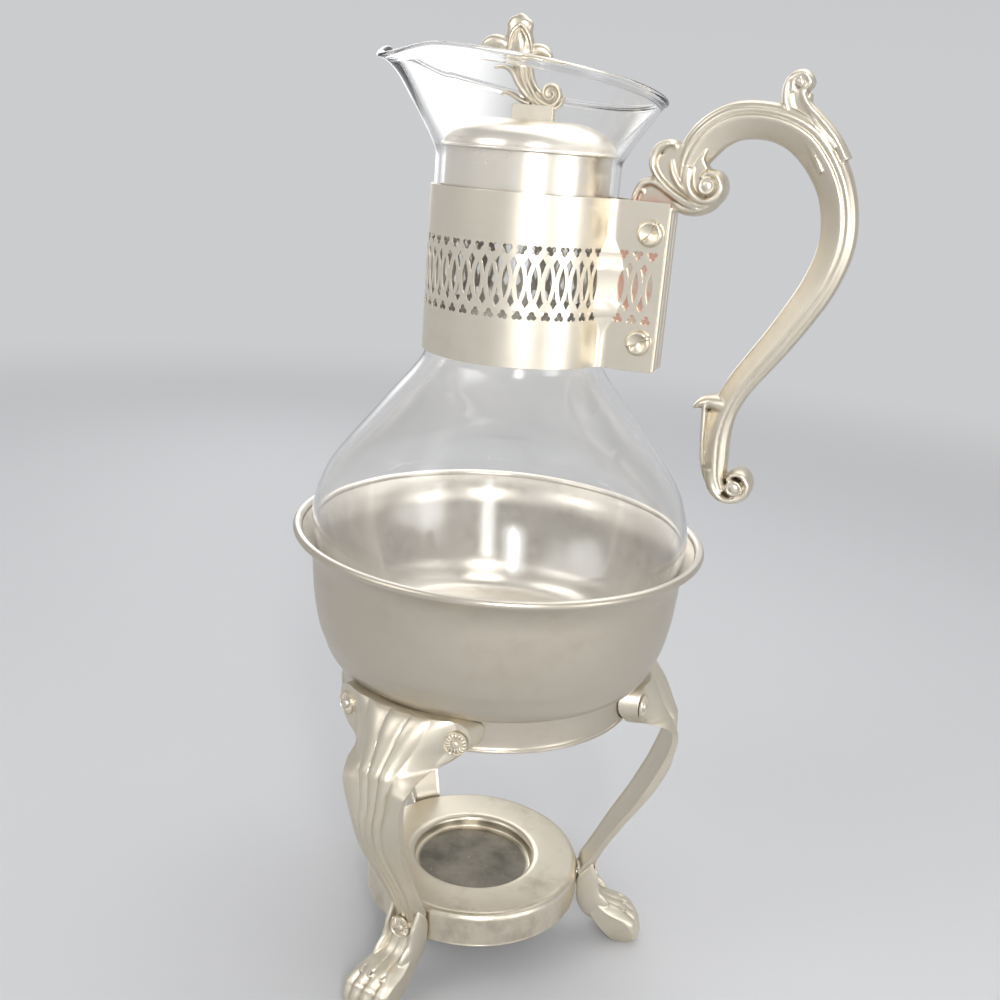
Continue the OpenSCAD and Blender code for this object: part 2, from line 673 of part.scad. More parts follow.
// one section of a leg: a fluted outer face, with toes at the foot, and a flat inner face
function leg_ring(q) =
    let (n = 24, w = q[4], f = q[5], rise = ramp(q[1], 34, 95), up = (carafe_base_z - drawn_base_z) * rise,
         out = (tray_r - drawn_tray_r) * (1 - rise) + (foot_ring_r - drawn_foot_r) * rise,
         outer = [q[0] + out, q[1] + up], inner = [q[2] + out, q[3] + up], across = outer - inner,
         thick = norm(across), way = across / thick, wing = ramp(q[1], 104, 119), paw = 1 - ramp(q[1], 17, 29))
    concat(
        [for (i = [0 : n])
            let (u = 2 * i / n - 1, y = w * u * (1 - 0.04 * u * u), e = min(abs(y) / f, 1),
                 flute = flute_d * ramp(q[1], 24, 44) * (0.5 + 0.5 * cos(2.5 * 360 * e)) * (e < 1 ? 1 : 0),
                 toe = 2.2 * paw * (abs(sin(360 * u)) - 1) * (1 - 0.5 * u * u) - 3 * paw * u * u,
                 round = (1 - paw) * thick * 0.5 * pow(e, 3),
                 shank = outer + way * (flute - flute_d + toe - round),
                 side = sqrt(max(wing_r * wing_r - y * y, 0)),
                 crest = side + (outer[0] - side) * pow(1 - e * e, 1.4) + flute - flute_d * (1 - e))
            [shank[0] + (crest - shank[0]) * wing, y, shank[1]]],
        [for (i = [0 : 4]) [inner[0], w * 0.86 * (1 - i / 2), inner[1]]]);

// 0 below a, 1 above b, and smooth between
function ramp(x, a, b) = let (t = min(max((x - a) / (b - a), 0), 1)) t * t * (3 - 2 * t);

module at_wings() {
    for (a = leg_angles, s = [-1, 1])
        rotate([0, 0, a + s * rosette_a])
            translate([0, 0, rosette_z])
                rotate([0, 90, 0])
                    children();
}

module at_ankles() {
    for (a = leg_angles)
        rotate([0, 0, a])
            translate([0, 0, ankle_z])
                rotate([0, 90, 0])
                    children();
}

module wing_holes(gap) {
    at_wings()
        translate([0, 0, foot_ring_r - 8])
            cylinder(r = bolt_r + gap, h = 20);
}

module ankle_holes(gap) {
    at_ankles()
        translate([0, 0, tray_r - 6])
            cylinder(r = bolt_r + gap, h = 20);
}

// shallow flats that the rosettes' heads stand on
module rosette_seats() {
    at_wings()
        translate([0, 0, wing_head_r - 0.1])
            cylinder(r = rosette_r + 0.3, h = 5);
    at_ankles()
        translate([0, 0, ankle_head_r - 0.1])
            cylinder(r = rosette_r + 0.3, h = 5);
}

// a bolt whose round head is a rosette with a raised hub, head on z = 0
module rosette_bolt(shank_l) {
    rotate_extrude()
        polygon([[0, 0], [rosette_r, 0], [rosette_r, 0.7], [rosette_r - 0.3, 1.1], [rosette_r - 0.7, 1.1],
            [rosette_r - 0.9, 0.8], [rosette_r * 0.42, 0.9], [rosette_r * 0.36, 1.5], [rosette_r * 0.2, 1.8],
            [0, 1.9]]);
    for (i = [0 : 11])
        rotate([0, 0, i * 30])
            translate([rosette_r * 0.38, -0.4, 0.5])
                cube([rosette_r * 0.54, 0.8, 0.8]);
    translate([0, 0, -shank_l])
        cylinder(r = bolt_r, h = shank_l + 0.3);
}

wing_head_r = wing_r + 0.2;
ankle_head_r = ankle_out + 0.1;
nut_r = 3.4;
nut_t = 2.4;

module wing_rosettes() {
    color([0.78, 0.76, 0.71])
    at_wings()
        translate([0, 0, wing_head_r])
            rosette_bolt(wing_head_r - foot_ring_r + bowl_t + nut_t + 0.8);
}

module wing_nuts() {
    color([0.7, 0.69, 0.66])
    at_wings()
        translate([0, 0, foot_ring_r - bowl_t - 0.4 - nut_t])
            nut(nut_r, bolt_r + 0.1, nut_t);
}

module ankle_rosettes() {
    color([0.78, 0.76, 0.71])
    at_ankles()
        translate([0, 0, ankle_head_r])
            rosette_bolt(ankle_head_r - tray_r + tray_t + nut_t + 0.8);
}

module ankle_nuts() {
    color([0.7, 0.69, 0.66])
    at_ankles()
        translate([0, 0, tray_r - tray_t - 0.3 - nut_t])
            nut(nut_r, bolt_r + 0.1, nut_t);
}

glass_carafe();
collar_band();
handle();
clamp_screws();
clamp_nuts();
clamp_washers();
lid_cap();
lid_sleeve();
lid_finial();
finial_screw();
finial_washer();
warmer_bowl();
candle_tray();
leg_right();
leg_front();
leg_back();
wing_rosettes();
wing_nuts();
ankle_rosettes();
ankle_nuts();
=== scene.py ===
import json
from math import asin, cos, hypot, pi, radians, sin, sqrt, tan

import bmesh
import bpy
import numpy as np
from mathutils import Matrix, Vector
from mathutils.geometry import delaunay_2d_cdt


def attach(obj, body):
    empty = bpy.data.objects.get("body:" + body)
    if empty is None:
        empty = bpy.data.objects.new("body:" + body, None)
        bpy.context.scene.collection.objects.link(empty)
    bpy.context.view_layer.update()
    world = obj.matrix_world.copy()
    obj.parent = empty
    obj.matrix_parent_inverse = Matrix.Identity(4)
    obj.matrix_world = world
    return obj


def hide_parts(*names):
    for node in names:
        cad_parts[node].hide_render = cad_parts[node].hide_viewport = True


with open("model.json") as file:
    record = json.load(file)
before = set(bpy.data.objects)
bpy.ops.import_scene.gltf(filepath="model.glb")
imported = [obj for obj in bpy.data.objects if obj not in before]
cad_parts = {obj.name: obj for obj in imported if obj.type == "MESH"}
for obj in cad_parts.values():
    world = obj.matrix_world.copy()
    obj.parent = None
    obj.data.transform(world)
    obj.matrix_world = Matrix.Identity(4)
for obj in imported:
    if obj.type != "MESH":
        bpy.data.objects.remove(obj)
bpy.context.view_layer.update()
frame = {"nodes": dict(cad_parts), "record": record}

scene = bpy.context.scene
mm = 0.001


def addObject(name, data):
    made = bpy.data.objects.new(name, data)
    scene.collection.objects.link(made)
    return made


cameraLook = {"place": (130.8, -402.7, 324.8),  # mm
              "heading": -18.08,  # degrees, turned left from +Y
              "down": 17.114, "tilt": 4.578, "lens": 40.81, "sensor": 36}


def placeCamera(look):
    camera = addObject("camera", bpy.data.cameras.new("camera"))
    camera.data.lens = look["lens"]
    camera.data.sensor_width = look["sensor"]
    camera.data.clip_start = 0.01
    place = Matrix.Translation(Vector(look["place"]) * mm)
    for angle, axis in ((-look["heading"], "Z"), (90 - look["down"], "X"), (look["tilt"], "Z")):
        place = place @ Matrix.Rotation(radians(angle), 4, axis)
    camera.matrix_world = place
    scene.camera = camera


placeCamera(cameraLook)
print("stage: camera")

# shader maths


def bothWays(operation):  # an operator and its reflected form
    return (lambda a, b: a.maths(operation, a, b)), (lambda a, b: a.maths(operation, b, a))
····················
Short exercise: What is wanted is an exact copy of the lines from the line containing "lid_sleeve();" to the line containing "for node in", both lines included, and of no other line.

Solution for this task:
lid_sleeve();
lid_finial();
finial_screw();
finial_washer();
warmer_bowl();
candle_tray();
leg_right();
leg_front();
leg_back();
wing_rosettes();
wing_nuts();
ankle_rosettes();
ankle_nuts();
=== scene.py ===
import json
from math import asin, cos, hypot, pi, radians, sin, sqrt, tan

import bmesh
import bpy
import numpy as np
from mathutils import Matrix, Vector
from mathutils.geometry import delaunay_2d_cdt


def attach(obj, body):
    empty = bpy.data.objects.get("body:" + body)
    if empty is None:
        empty = bpy.data.objects.new("body:" + body, None)
        bpy.context.scene.collection.objects.link(empty)
    bpy.context.view_layer.update()
    world = obj.matrix_world.copy()
    obj.parent = empty
    obj.matrix_parent_inverse = Matrix.Identity(4)
    obj.matrix_world = world
    return obj


def hide_parts(*names):
    for node in names:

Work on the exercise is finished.